It’s the type of tale reminiscent of the famed Hatfield and McCoy saga. While feuding neighbors are nothing new, these days it seems tiffs between adjacent residents have been turned up a notch — especially when the neighbors in question have deep pockets. The Wall Street Journal recently highlighted an array of sorted tales involving never-ending and costly lawsuits between owners of luxury properties.
Take, for example, the battle between two luxury homeowners in Delaware over something as seemingly benign as untrimmed hedges. When one homeowner refused to trim his hedges, the other claiming the slight has affected his view, years of costly litigation ensued based on the rules of their homeowner’s association stating landscaping must not obscure the neighbor’s view or exceed a height of five feet.
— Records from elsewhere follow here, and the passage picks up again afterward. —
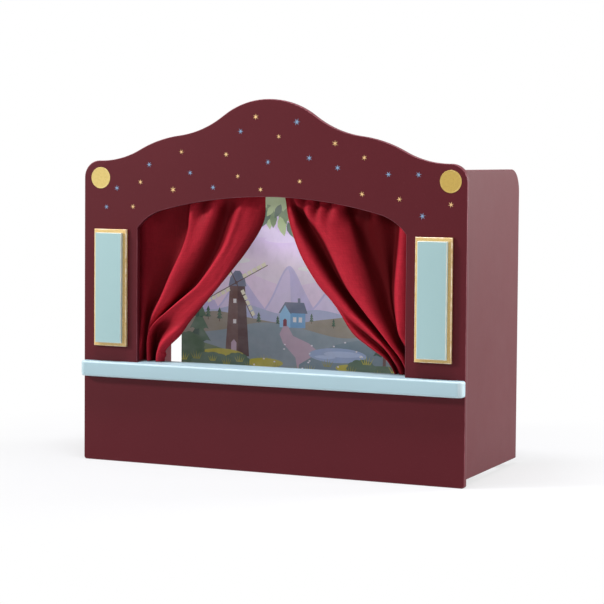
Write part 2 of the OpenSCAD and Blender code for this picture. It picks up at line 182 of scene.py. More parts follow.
def setCamera(c):
    yaw, pitch, roll = (math.radians(c[k]) for k in ("yaw", "pitch", "roll"))
    ahead = Vector((-math.sin(yaw) * math.cos(pitch), math.cos(yaw) * math.cos(pitch), -math.sin(pitch)))
    right = Vector((math.cos(yaw), math.sin(yaw), 0))
    up = right.cross(ahead)
    tiltedRight = math.cos(roll) * right + math.sin(roll) * up
    tiltedUp = math.cos(roll) * up - math.sin(roll) * right
    lens = bpy.data.cameras.new("photoCamera")
    lens.sensor_width = c["sensor"]
    lens.lens = c["sensor"] * c["focal"] / c["frame"]
    lens.shift_y = (c["levelRow"] - c["frame"] / 2) / c["frame"]
    lens.clip_end = c["sees"]
    camera = addObject("photoCamera", lens)
    turn = Matrix((tiltedRight, tiltedUp, -ahead)).transposed()
    camera.matrix_world = Matrix.Translation(c["place"]) @ turn.to_4x4()
    bpy.context.scene.camera = camera


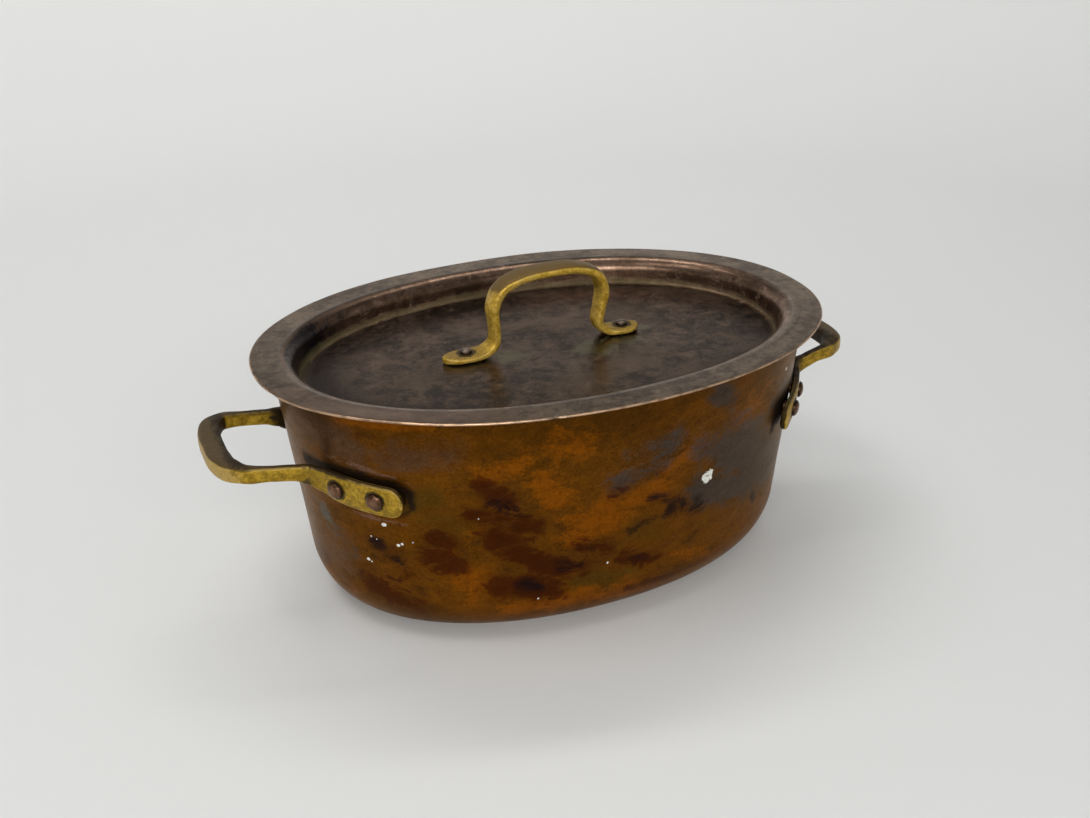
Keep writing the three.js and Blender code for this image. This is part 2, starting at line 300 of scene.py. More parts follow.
def lid_profile(end_inset=0.0):
    """The lid's upper face, from the middle of the panel to the flange's edge, and the panel's edge."""
    turn, radius, right = SHOULDER_TURN, SHOULDER_RADIUS, math.pi / 2
    shoulder_x = RIM_HALF_LENGTH - FLANGE_WIDTH
    wall_x = shoulder_x - radius * math.sin(turn)
    wall_y = FLANGE_TOP - radius * (1 - math.cos(turn))
    panel_y = FLANGE_TOP - LID_DEPTH
    fillet_top = panel_y + FILLET_RADIUS * (1 - math.cos(turn))
    foot_x = wall_x - (wall_y - fillet_top) / math.tan(turn)
    fillet_x = foot_x - FILLET_RADIUS * math.sin(turn)
    panel = [(0.0, panel_y)] + straight((0, panel_y), (fillet_x, panel_y), 40)
    fillet = arc((fillet_x, panel_y + FILLET_RADIUS), FILLET_RADIUS, -right, turn - right, 6)[1:]
    wall = straight(fillet[-1], (wall_x, wall_y), 4)
    shoulder = arc((shoulder_x, FLANGE_TOP - radius), radius, right + turn, right, 16)[1:]
    flange = straight((shoulder_x, FLANGE_TOP), (RIM_HALF_LENGTH - end_inset, FLANGE_TOP), 12)
    return panel + fillet + wall + shoulder + flange, fillet_x


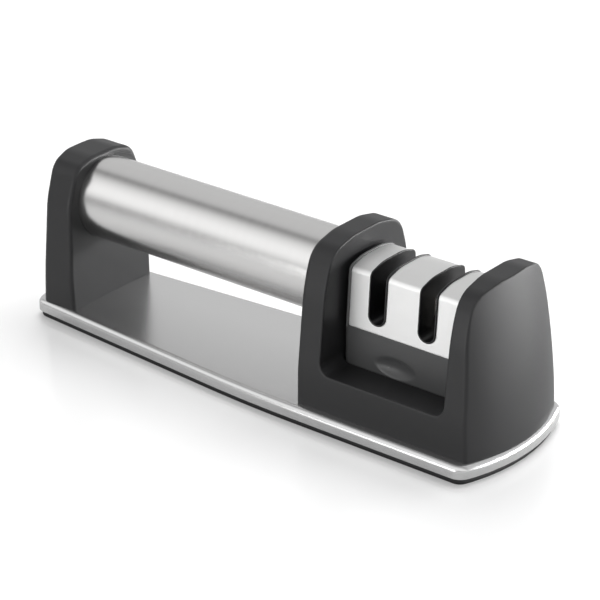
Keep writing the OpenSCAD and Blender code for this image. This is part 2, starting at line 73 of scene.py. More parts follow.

The defendant, Mr. Jenney, cited the drama as “an emotional ordeal” as well as “a cautionary tale for homeowners that choose to participate in a community with a HOA without strict governance over its litigation pursuits.” He ultimately had to trim his foliage.
HOA’s (Homeowner’s Associations) — comprised of an elected volunteer board — are corporations typically created by real-estate developers to collect fees from homeowners and maintain common areas. They also get involved in disputes to enforce community rules.
However, many take umbrage with HOAs themselves. In fact, when one homeowner discovered his neighbors’ homes had not been included in the HOA when it was originally established, he stopped paying his dues and sued for reimbursement. As a result, pending trial, his 4,000-square-foot home is now emblazoned with a banner reading, “Rancho Bel Air sanctioned $10,000 for ‘sandbagging’ me.” The eyesore certainly can’t be good for property value!
Even those sans HOA can fall prey to vicious disagreements. Glenview, KY, a tony suburb of Louisville, was the scene of a battle between three homeowners of multi-million dollar estates that shared the same driveway. Sadly, in this case, sharing was not caring. When one owner wanted to keep the driveway for himself and build an additional one for the others to use, when none could agree all hell broke loose. In addition to two property owners filing an injunction, some other noteworthy theatrics ensued — one neighbor blocked areas off with cones; the two others hired security; and ultimately one sold his property. The litigation continues.
It seems there are usually no winners in these battles which cost time, money and stress for all participants (except for the lawyers, of course.) And often in cases such as these, even bystanders feel the effects, including a loss of a sense of community and difficulties with resale ease and value.